Project pulps panties to promote consent culture
November 11, 2013
Hannah Smith, freshman in LAS, smiled as she pulled the paper she made by hand from its mould. The large pink sheet was covered in roses, a peace sign and the phrase, “Equality is the only option.” No one would guess that this paper was made from women’s underwear.
An organization called Peace Paper Project brought papermaking to Allen Hall last week from Nov. 4-7 in the form of “Panty Pulping,” or cutting up women’s underwear into pieces to transform them into paper.
Margaret Mahan and Drew Matott co-created the Vermont-based Peace Paper Project. Mahan explained that Panty Pulping focuses on papermaking by hand as art therapy.
“The idea is that we’re using the unmentionables to address the unmentionable,” Mahan said. “We are inviting people to come together and take a stand against sexual and domestic violence on college campuses to promote consent culture.”

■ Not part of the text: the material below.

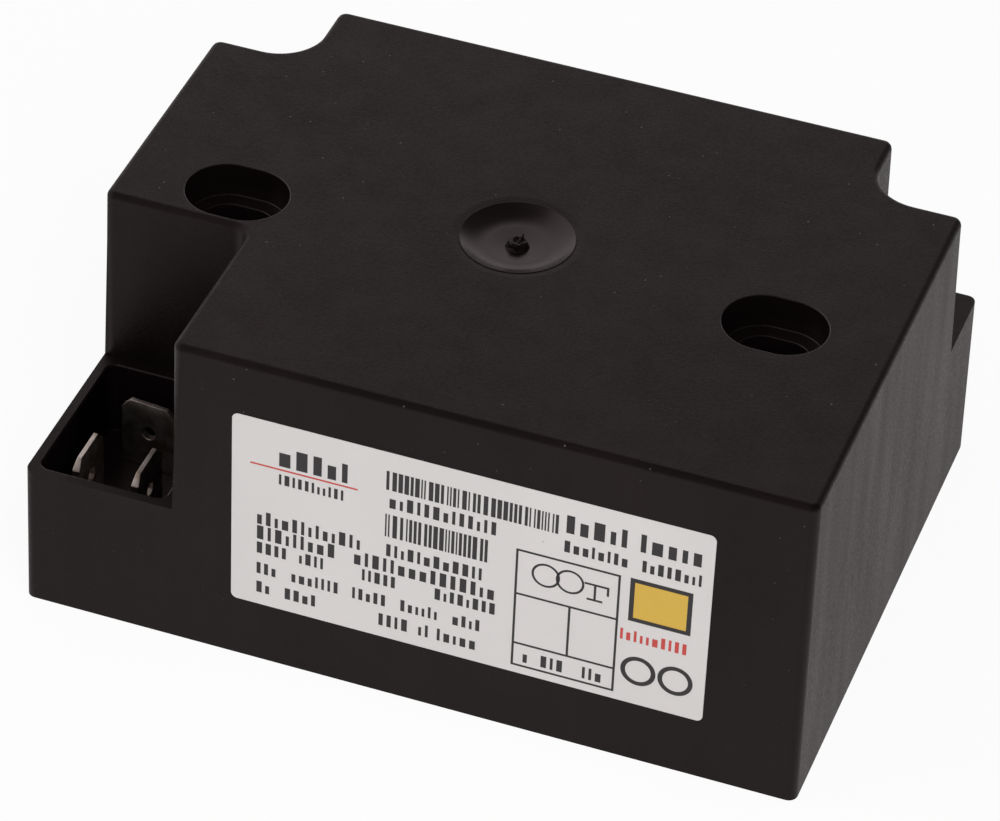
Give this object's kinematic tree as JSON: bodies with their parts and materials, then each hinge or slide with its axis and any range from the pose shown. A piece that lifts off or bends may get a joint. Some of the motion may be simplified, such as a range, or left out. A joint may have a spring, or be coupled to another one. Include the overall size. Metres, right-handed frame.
{
  "type": "ignition transformer",
  "caption": "Potted electronic ignition transformer: black moulded case with a blade terminal bay, corner plug pins, slotted screw holes and a white label.",
  "frame": {"origin": "middle of the footprint on the mounting plane", "axes": "+X along the label face from the blade bay, +Y from the label face to the back, +Z away from the mounting plane"},
  "size_m": [0.084, 0.0616, 0.0379],
  "materials": {
    "case_black": "fine-grained matte moulding",
    "resin": "level poured resin, satin",
    "label_film": "printed white film",
    "tinned_blade": "dull tin plate",
    "pin_brass": "nickelled brass",
    "laminate": "glass laminate with green mask",
    "ferrite": "ground ferrite",
    "shim": "polyester sheet",
    "bobbin_plastic": "natural nylon",
    "winding": "enamelled copper wire",
    "hv_insulation": "silicone sleeve",
    "tinned_wire": "tinned copper",
    "film_capacitor": "moulded box",
    "varistor_coating": "epoxy dip",
    "resistor_cement": "flameproof coating",
    "epoxy_black": "moulded package"
  },
  "bodies": {
    "root": {"housing": "case_black", "potting_resin": "resin", "rating_label": "label_film", "line_terminal": "tinned_blade", "neutral_terminal": "tinned_blade", "earth_terminal": "tinned_blade", "left_hv_pin": "pin_brass", "right_hv_pin": "pin_brass", "circuit_board": "laminate", "left_core_half": "ferrite", "right_core_half": "ferrite", "core_gap_shims": "shim", "primary_bobbin": "bobbin_plastic", "primary_winding": "winding", "left_secondary_bobbin": "bobbin_plastic", "left_secondary_winding": "winding", "right_secondary_bobbin": "bobbin_plastic", "right_secondary_winding": "winding", "left_hv_lead": "hv_insulation", "right_hv_lead": "hv_insulation", "earth_lead": "tinned_wire", "bulk_capacitor": "film_capacitor", "resonance_capacitor": "film_capacitor", "varistor": "varistor_coating", "fuse_resistor": "resistor_cement", "bridge_rectifier": "epoxy_black", "switching_transistor": "epoxy_black"}
  },
  "joints": []
}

Elise Lanker, president of the Sexual Health Peers registered student organization,said consent culture was a term coined to oppose lack of consent, the objectification of women and aggressive sexuality.
“Consent culture came about as a way to oppose rape culture and bring about this more sex-positive, more consent-positive message,” Lanker said. “Consent is not just the absence of a ‘no,’ but the presence of a very enthusiastic ‘yes.’”
Lanker said the most common time for women to be at risk for sexual assault is their freshman year of college, and she said one in 12 college-aged men, when surveyed, said that they had committed sexual assault as defined by the law.
“It’s a very important topic to talk about anywhere, but especially on the college campus environment because of those numbers,” Lanker said.
Mahan said the activity of hand papermaking is a healing process for victims of sexual assault or domestic violence. After the paper is created, it is often used in art projects to create books or to use as paper for letter writing. The Peace Paper Project also does papermaking for other communities with people in need of healing, such as survivors of trauma and people with physical disabilities.
The first time Mahan said she encountered papermaking as a healing experience was when she met a veteran with PTSD who was transforming his uniform into paper.
“He said to me, ‘Papermaking saved my life,’” Mahan said.
Students who tried panty pulping affirmed its calming nature. Parichay Swarup, freshman in Media, said that, in addition to recycling and social justice, papermaking is good because it can be peaceful.
“I had a lot of work to do, so it was relaxing in so many ways,” Swarup said.
About 40 pairs of underwear were pulped in the three days that the Peace Paper Project was on campus. Aside from the papermaking, a petition was available at the project’s desk that promoted consent culture.
In that way, students could “still be engaged with the intention of the project by taking this vow to themselves to use their power to prevent violence in thought, speech and action,” Mahan said.
The University is the last stop on the Peace Paper Project’s tour of the United States. However, from November through March they plan to continue their work panty pulping abroad in the United Kingdom and in northern Spain.
“It’s not just about making paper,” she said. “We don’t need paper. But we need vehicles of self-expression that can be new and healing and empowering, and that’s what paper is.”